Cette fascination pour les périphéries chinoises est d’ailleurs partagée par les réalisateurs domestiques et internationaux, comme le montrent les production franco-chinoises récentes : Le promeneur d’oiseau de P. Muyl ou Le dernier loup de JJ Annaud.
La conjonction de ces divers intérêts et du soutien institutionnel a abouti à la création d’un festival de cinéma sur les minorités ethniques en 2010, aujourd’hui intégré au Festival International du Film de Beijing. Chaque année, le festival présente et assure la promotion des dizaines de films sur les minorités ethniques, et encourage la production de nouveaux films.

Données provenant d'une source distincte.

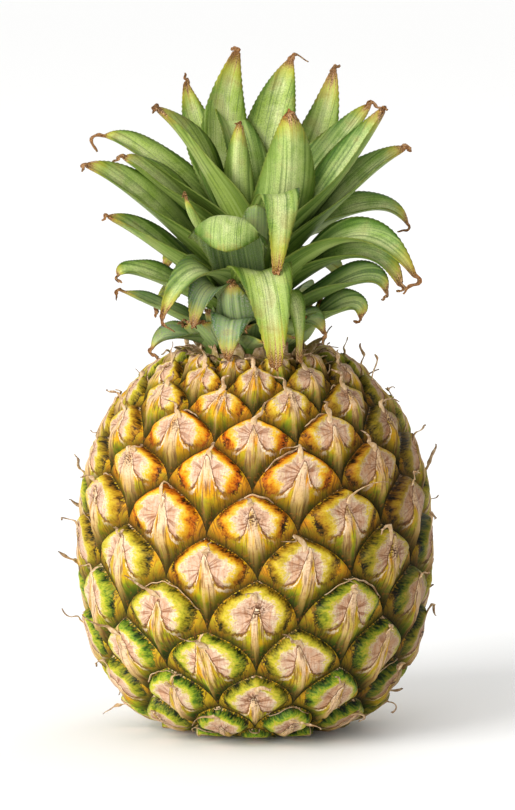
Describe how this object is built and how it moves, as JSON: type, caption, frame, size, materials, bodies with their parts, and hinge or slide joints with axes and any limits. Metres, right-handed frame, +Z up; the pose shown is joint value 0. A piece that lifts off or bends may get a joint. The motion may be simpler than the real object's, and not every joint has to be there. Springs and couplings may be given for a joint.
{
  "type": "pineapple",
  "caption": "Whole ripe pineapple with eyes in level whorls, dry bract tips and a leafy crown, standing upright on its cut stalk.",
  "frame": {"origin": "middle of the cut face of the stalk, on the surface that the fruit stands on", "axes": "+Z up along the fruit's axis to the crown, -Y towards the front of the picture, +X to its right"},
  "size_m": [0.1419, 0.1432, 0.2532],
  "materials": {
    "rind": "satin",
    "leaf": "satin",
    "stalk": "matte"
  },
  "bodies": {
    "root": {"fruit": "rind", "crown": "leaf", "stalk": "stalk"}
  },
  "joints": []
}
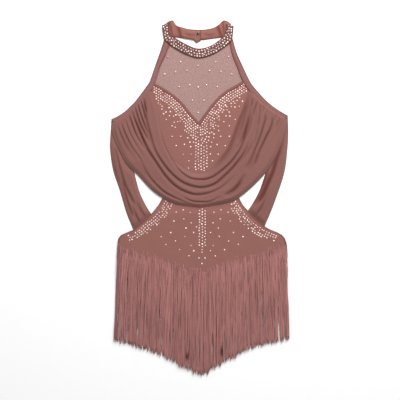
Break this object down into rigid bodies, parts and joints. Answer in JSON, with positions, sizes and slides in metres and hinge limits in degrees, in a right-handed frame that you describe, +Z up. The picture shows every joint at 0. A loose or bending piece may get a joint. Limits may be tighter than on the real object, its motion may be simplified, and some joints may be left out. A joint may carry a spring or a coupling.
{
  "type": "latin dance leotard laid flat",
  "caption": "Backless halter-neck dance leotard laid flat, face up: banded collar, sheer net yoke, draped front swag, open sides and a long fringe over the brief.",
  "frame": {"origin": "centre of the laid-out garment's box, on the surface that it lies on", "axes": "+Y from the fringe hem to the collar, +Z up out of the surface, +X to the right as seen from above"},
  "size_m": [0.3939, 0.7845, 0.0096],
  "materials": {
    "matte_jersey": "matte stretch jersey",
    "swag_jersey": "matte stretch jersey, draped",
    "sheer_net": "sheer stretch net",
    "chainette": "chainette fringe",
    "ring_metal": "small painted ring"
  },
  "bodies": {
    "root": {"collar_front": "matte_jersey", "collar_back_left": "matte_jersey", "collar_back_right": "matte_jersey", "collar_snap": "ring_metal", "yoke_mesh": "sheer_net", "strap_left": "matte_jersey", "strap_right": "matte_jersey", "neckline_binding": "matte_jersey", "bodice_front": "matte_jersey", "drape_front": "swag_jersey", "drape_back_left": "swag_jersey", "drape_back_right": "swag_jersey", "hip_front": "matte_jersey", "hip_back": "matte_jersey", "fringe_front": "chainette", "fringe_back": "chainette"}
  },
  "joints": []
}
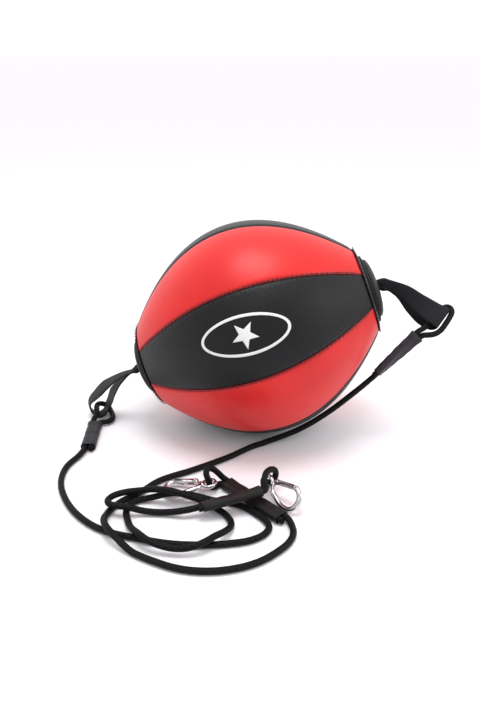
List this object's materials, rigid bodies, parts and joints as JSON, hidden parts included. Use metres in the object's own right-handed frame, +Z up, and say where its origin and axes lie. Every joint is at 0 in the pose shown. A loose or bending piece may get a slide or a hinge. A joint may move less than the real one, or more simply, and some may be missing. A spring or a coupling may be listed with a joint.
{
  "type": "double-end ball",
  "caption": "Inflated leather striking ball in two colours, with a webbing strap, an elastic cord and a sprung snap hook at each end, lying on the floor.",
  "frame": {"origin": "the ball's lowest point, at the middle of the small flat patch it rests on", "axes": "+X towards the end cap with the raised strap, seen from above, +Y away from the cords' coil, +Z up"},
  "size_m": [0.3736, 0.3477, 0.2089],
  "materials": {
    "black_leather": "grained satin",
    "red_leather": "smooth, semi-gloss",
    "webbing": "woven, matte",
    "cord": "braided, matte",
    "sleeve": "soft satin",
    "rubber": "matte",
    "cotton": "woven, matte",
    "steel": "nickel plated"
  },
  "bodies": {
    "ball": {"panel_black_1": "black_leather", "panel_black_2": "black_leather", "panel_black_3": "black_leather", "panel_black_4": "black_leather", "panel_red_1": "red_leather", "panel_red_2": "red_leather", "panel_red_3": "red_leather", "panel_red_4": "red_leather", "inner_lining": "cotton", "bladder": "rubber", "bladder_valve": "rubber", "end_collar_left": "black_leather", "end_disc_left": "black_leather", "end_boss_left": "black_leather", "end_collar_right": "black_leather", "end_disc_right": "black_leather", "end_boss_right": "black_leather", "hanging_strap_left": "webbing", "hanging_strap_right": "webbing", "sleeve_left_strap": "sleeve", "sleeve_left_hook": "sleeve", "sleeve_right_strap": "sleeve", "sleeve_right_hook": "sleeve", "cord_left_strap_loop": "cord", "cord_left": "cord", "cord_left_hook_loop": "cord", "cord_right_strap_loop": "cord", "cord_right": "cord", "cord_right_hook_loop": "cord"},
    "left_hook": {"left_hook_body": "steel", "left_hook_rivet": "steel"},
    "left_gate": {"left_hook_gate": "steel", "left_gate_spring": "steel"},
    "right_hook": {"right_hook_body": "steel", "right_hook_rivet": "steel"},
    "right_gate": {"right_hook_gate": "steel", "right_gate_spring": "steel"}
  },
  "joints": [
    {"name": "left_hook_swing", "type": "hinge", "parent": "ball", "child": "left_hook", "pos_m": [0.0066, -0.1345, 0.0112], "axis": [-0.6481, -0.5009, 0.5736], "range_deg": [0, 30]},
    {"name": "left_gate_hinge", "type": "hinge", "parent": "left_hook", "child": "left_gate", "pos_m": [0.01599, -0.14178, 0.01546], "axis": [0.6481, 0.5009, -0.5736], "range_deg": [0, 25], "stiffness_Nm_per_rad": 0.02, "springref_deg": -14.9},
    {"name": "right_hook_swing", "type": "hinge", "parent": "ball", "child": "right_hook", "pos_m": [-0.0442, -0.133, 0.0085], "axis": [0.1285, 0.009, -0.9917], "range_deg": [0, 12]},
    {"name": "right_gate_hinge", "type": "hinge", "parent": "right_hook", "child": "right_gate", "pos_m": [-0.05594, -0.12861, 0.00702], "axis": [-0.1285, -0.009, 0.9917], "range_deg": [0, 25], "stiffness_Nm_per_rad": 0.02, "springref_deg": -14.9}
  ]
}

Les acteurs de cette production contemporaine toujours plus large et toujours plus dynamique sont aussi variés que les thématiques abordées et que les styles et les tons adoptés. Fictions romantiques, à tonalité fantastique ou semi-documentaire ; films historiques ou à visée ethnographique ; épopées ou mélodrames ; courts ou longs métrages ; produits par des studios d’État ou par de petites sociétés de production privées ; réalisés par des Han ou par des non-Han ; films d’auteur, de propagande ou commerciaux ; films à succès et films plus discrets ; film en langue chinoise standard ou en langue minoritaire… on trouve absolument de tout, pour tous les goûts, et sur presque toutes les minorités ethniques.
Le programme du festival vous offre ainsi un échantillon d’une production d’une grande richesse et d’un grand intérêt aussi pour comprendre la Chine aujourd’hui, dans toute sa complexité et toute sa diversité.
Des plaines mongols, au plateau tibétain ou aux montagnes du Yunnan, vous verrez des films produits par des réalisateurs parmi les plus talentueux du cinéma chinois actuel ; et par des réalisatrices les plus talentueuses aussi, car le cinéma sur les minorités ethniques s’est largement démocratisé non seulement en incluant de nombreux réalisateurs et acteurs non-han extrêmement compétents, comme Pema Tseden, que j’aime beaucoup ; mais aussi de grandes réalisatrices comme Mailisi ou Ou Chouchou.
Je m’arrête ici car vous aurez un bien meilleur aperçu du cinéma actuel en écoutant des réalisateurs de renom vous parler de leur travail, et en portant à leurs films tout l’intérêt qu’ils méritent.